- [BRIEF]:
Quote, please, the line with "Model this object", the line with "of the dress.", and every line between them, exactly and with nothing else.

>> Start GIVEN INFORMATION

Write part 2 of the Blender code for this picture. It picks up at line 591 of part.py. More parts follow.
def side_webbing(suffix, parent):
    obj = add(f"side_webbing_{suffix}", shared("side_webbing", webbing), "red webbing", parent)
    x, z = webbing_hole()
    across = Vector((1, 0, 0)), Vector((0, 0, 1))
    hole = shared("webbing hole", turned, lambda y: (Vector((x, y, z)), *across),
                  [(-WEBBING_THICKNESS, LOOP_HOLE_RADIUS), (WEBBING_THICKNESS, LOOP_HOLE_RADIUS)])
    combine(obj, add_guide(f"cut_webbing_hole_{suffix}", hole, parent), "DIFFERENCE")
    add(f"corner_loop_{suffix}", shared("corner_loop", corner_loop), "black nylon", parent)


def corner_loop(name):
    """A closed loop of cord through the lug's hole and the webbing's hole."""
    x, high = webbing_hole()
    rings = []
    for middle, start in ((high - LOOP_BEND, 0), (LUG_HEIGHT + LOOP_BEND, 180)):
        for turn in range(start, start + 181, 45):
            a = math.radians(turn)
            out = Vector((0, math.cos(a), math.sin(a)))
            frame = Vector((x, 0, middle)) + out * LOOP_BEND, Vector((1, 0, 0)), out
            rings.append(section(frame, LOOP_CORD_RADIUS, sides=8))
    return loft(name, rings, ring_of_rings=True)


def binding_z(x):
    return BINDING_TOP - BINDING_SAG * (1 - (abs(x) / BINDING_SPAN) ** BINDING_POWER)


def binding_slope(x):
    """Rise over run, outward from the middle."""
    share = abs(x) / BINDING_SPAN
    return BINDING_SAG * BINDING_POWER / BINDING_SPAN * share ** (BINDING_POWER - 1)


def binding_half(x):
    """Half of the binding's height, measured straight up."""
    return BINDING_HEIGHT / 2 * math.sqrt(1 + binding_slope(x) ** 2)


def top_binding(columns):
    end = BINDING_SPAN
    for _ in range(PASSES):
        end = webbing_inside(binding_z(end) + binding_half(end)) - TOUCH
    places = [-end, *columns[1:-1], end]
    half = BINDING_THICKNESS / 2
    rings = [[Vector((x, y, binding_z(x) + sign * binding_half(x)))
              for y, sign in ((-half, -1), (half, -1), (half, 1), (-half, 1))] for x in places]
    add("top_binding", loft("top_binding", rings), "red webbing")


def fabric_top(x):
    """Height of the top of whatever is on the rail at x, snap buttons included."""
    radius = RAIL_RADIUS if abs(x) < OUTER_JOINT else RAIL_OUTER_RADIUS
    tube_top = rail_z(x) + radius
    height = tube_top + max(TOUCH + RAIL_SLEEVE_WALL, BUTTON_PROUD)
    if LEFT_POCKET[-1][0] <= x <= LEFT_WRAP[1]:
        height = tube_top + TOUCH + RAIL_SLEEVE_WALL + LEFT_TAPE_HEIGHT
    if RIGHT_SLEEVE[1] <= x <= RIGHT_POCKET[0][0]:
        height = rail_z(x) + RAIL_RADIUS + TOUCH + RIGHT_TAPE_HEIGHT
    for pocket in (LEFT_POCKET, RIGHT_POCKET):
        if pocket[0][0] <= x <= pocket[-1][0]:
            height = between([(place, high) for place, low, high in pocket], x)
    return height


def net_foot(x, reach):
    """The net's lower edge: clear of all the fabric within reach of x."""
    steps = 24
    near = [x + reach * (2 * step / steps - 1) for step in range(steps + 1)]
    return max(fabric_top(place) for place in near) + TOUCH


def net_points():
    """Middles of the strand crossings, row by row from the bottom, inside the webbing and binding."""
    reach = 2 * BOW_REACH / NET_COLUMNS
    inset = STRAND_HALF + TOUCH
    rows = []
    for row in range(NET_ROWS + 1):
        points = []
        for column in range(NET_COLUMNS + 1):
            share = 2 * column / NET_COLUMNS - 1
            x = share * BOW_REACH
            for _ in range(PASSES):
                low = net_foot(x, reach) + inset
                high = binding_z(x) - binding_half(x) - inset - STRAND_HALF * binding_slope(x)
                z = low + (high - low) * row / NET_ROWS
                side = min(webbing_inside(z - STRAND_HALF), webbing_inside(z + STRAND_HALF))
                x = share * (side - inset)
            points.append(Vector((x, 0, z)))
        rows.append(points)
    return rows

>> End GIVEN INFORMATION
>> Start GIVEN INFORMATION

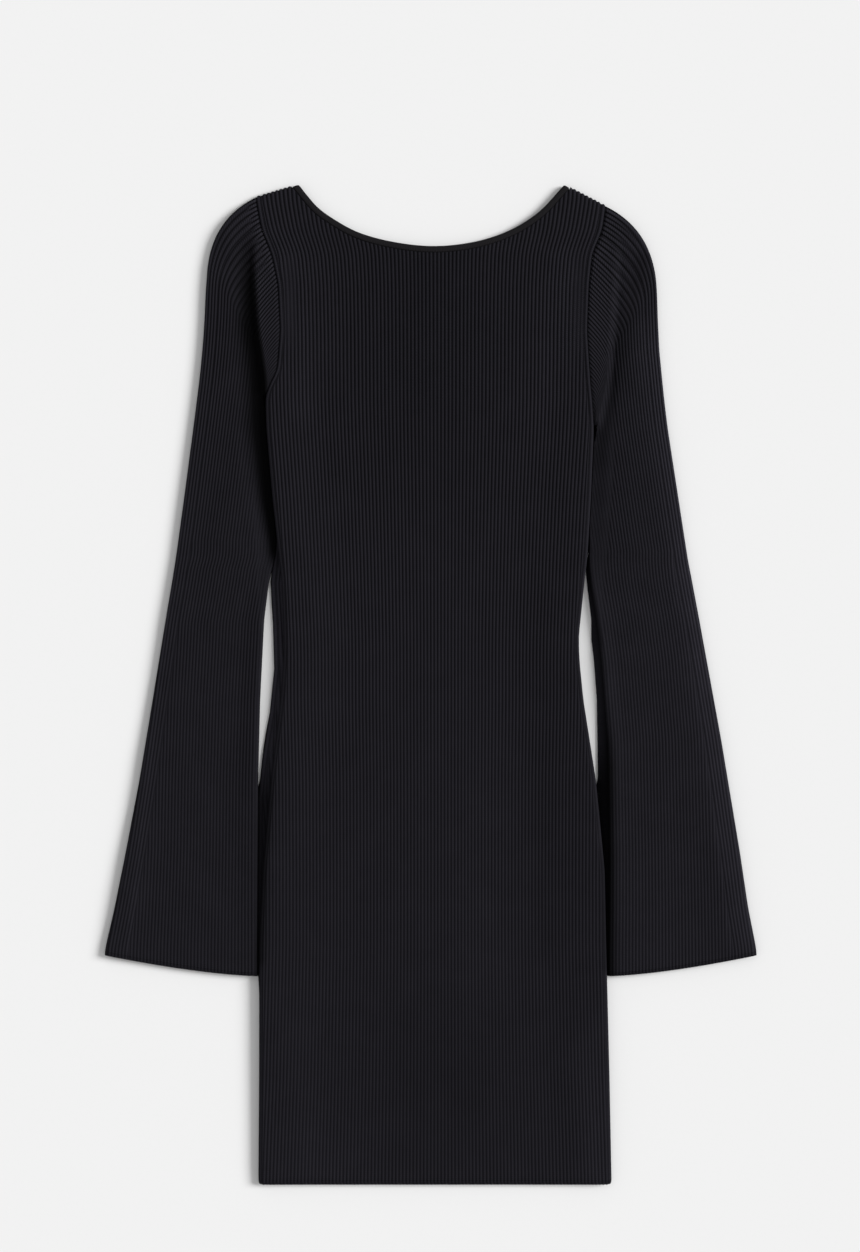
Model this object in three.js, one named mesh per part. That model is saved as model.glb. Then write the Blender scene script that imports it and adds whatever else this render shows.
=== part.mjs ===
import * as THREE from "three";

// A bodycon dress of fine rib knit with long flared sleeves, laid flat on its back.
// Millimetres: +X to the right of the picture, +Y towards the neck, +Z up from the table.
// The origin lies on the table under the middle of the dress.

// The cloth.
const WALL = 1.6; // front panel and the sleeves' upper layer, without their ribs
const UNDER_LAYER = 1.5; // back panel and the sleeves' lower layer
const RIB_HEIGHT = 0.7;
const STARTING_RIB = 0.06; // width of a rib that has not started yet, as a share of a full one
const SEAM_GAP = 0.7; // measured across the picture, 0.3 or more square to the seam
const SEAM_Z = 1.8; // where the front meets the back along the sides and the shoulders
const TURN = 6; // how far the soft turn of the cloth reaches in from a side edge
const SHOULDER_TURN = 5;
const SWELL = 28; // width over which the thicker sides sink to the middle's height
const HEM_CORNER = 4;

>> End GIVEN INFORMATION

- [THE RESPONSE]:
Model this object in three.js, one named mesh per part. That model is saved as model.glb. Then write the Blender scene script that imports it and adds whatever else this render shows.
=== part.mjs ===
import * as THREE from "three";

// A bodycon dress of fine rib knit with long flared sleeves, laid flat on its back.
// Millimetres: +X to the right of the picture, +Y towards the neck, +Z up from the table.
// The origin lies on the table under the middle of the dress.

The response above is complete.